Perante este panorama desolador, o filme atribui um lado humano à sua composição, que sobressai pela sua mensagem, quer pelos rostos dos mineiros cobertos de negrume, que todos os dias inutilmente tentam lavar da sua cara e dos seus corpos, quer pelas histórias humanas que começam a aparecer, este é o mito de Sísifo moderno. Quando Zhao Liang filma uma cidade fantasma de prédios novos nunca ocupados, perante os rostos e as mãos destruídas dos trabalhadores sacrificados, as consequências desta aniquilação ambiental são assombrosas, como um murro. Apesar de toda a sujidade e negritude que as imagens finais evocam, como os frascos de líquido negro retirados dos pulmões de trabalhadores doentes, estas não podiam ser mais claras: este caminho é o da asfixia. Beixi Moshuo repete dia 6, às 16h30, no Passos Manuel.
Se por vezes precisamos de ser relembrados da aberração que é Las Vegas, quer no cinema, quer na televisão, Las Vegas In 16 Parts (2015) de Luciano Piazza parece preencher esse papel.
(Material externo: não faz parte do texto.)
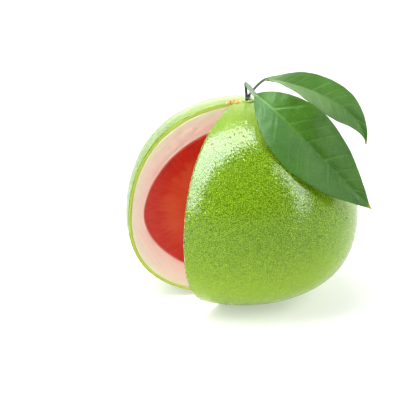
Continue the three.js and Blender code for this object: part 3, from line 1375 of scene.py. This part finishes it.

Dividido por dezasseis vinhetas que são listadas logo no início do filme, o documentário é uma sucessão de absurdos que só fazem sentido nesta fantasia capitalista. Desde o primeiro capítulo, que se afirma a natureza distópica de Vegas, mas é algo o que não é novidade. Cada capítulo funciona com a repetição de várias imagens semelhantes mas nem todos os segmentos se revelam particularmente interessantes. A proibição de filmar dentro dos casinos, o coração de Las Vegas, priva o documentário de uma parte essencial. Isto é ultrapassado, de forma engenhosa, com uma visita a um museu de jogos de arcada antigos, mas esse não parece ser o objectivo do filme, mais interessado em apresentar um caleidoscópio representativo das paisagens de Vegas e da fauna que encontra.
É apenas quando o filme cria um imaginário novo, quando por exemplo manipula o tempo da imagem de uma fonte de água, que revela uma ideia estética própria. São momentos escassos no filme, como quando cria uma justaposição entre essas imagens da fonte e uma explosão nuclear no deserto, nos arredores de Vegas. São, porém, momentos passageiros num filme que é apenas uma excentricidade, tal como a que procura filmar. Las Vegas In 16 Parts repete dia 6 às 15h, no TM Rivoli.
O mais fascinante em Killing Time – Entre Deux Fronts (Tempo Para Matar, 2015) é a forma como procura filmar algo que não está visível. Lydie Wisshaupt-Claudel filma uma cidade no sul da Califórnia que serve de passagem a um grupo de soldados de regresso do Iraque e do Afeganistão, como se fosse um parque de estacionamento, onde os soldados que, acabaram de chegar, estão à espera para seguirem viagem. Nesta cidade, cujas paisagens áridas são muito semelhantes ao deserto de onde regressam, tudo gira à volta da base dos Marines, e da forma como os soldados tentam ocupar o seu tempo livre. Ao assistirmos ao abraço de família que um soldado recebe à chegada, a distância dos seus pequenos filhos em relação ao pai sinaliza o problema da ausência. Estes pequenos momentos, ao longo do filme, como quando um soldado refere casualmente que não consegue dormir, ou o regresso constante ao álcool, põem em causa a aparente tranquilidade que nos é apresentada, como os ruídos das explosões e tiros dos exercícios de treino na base que se fazem ouvir ao longe à noite.
A câmara detém-se frequentemente a filmar estes soldados por trás, pela nuca, como se existisse uma barreira invisível, uma distância a resolver. Se os demónios da guerra permanecem escondidos, as marcas no corpo são o elemento mais visível, mesmo que sejam as tatuagens com que estes soldados marcam as suas experiências. O filme não personaliza estes soldados, trata-os como parte uniforme de um conjunto impessoal, mas é quando voltamos ao soldado da primeira cena, que tudo fica mais claro. Quando vemos esse soldado, agora de regresso à guerra, numa videochamada com a família para celebrar o aniversário de um dos filhos, quando a sua voz metálica mal é ouvida ou quando alguém pega no portátil para o soldado conseguir ver os primeiros passos da sua filha, toda esta distância e ausência desabam, impossíveis de disfarçar.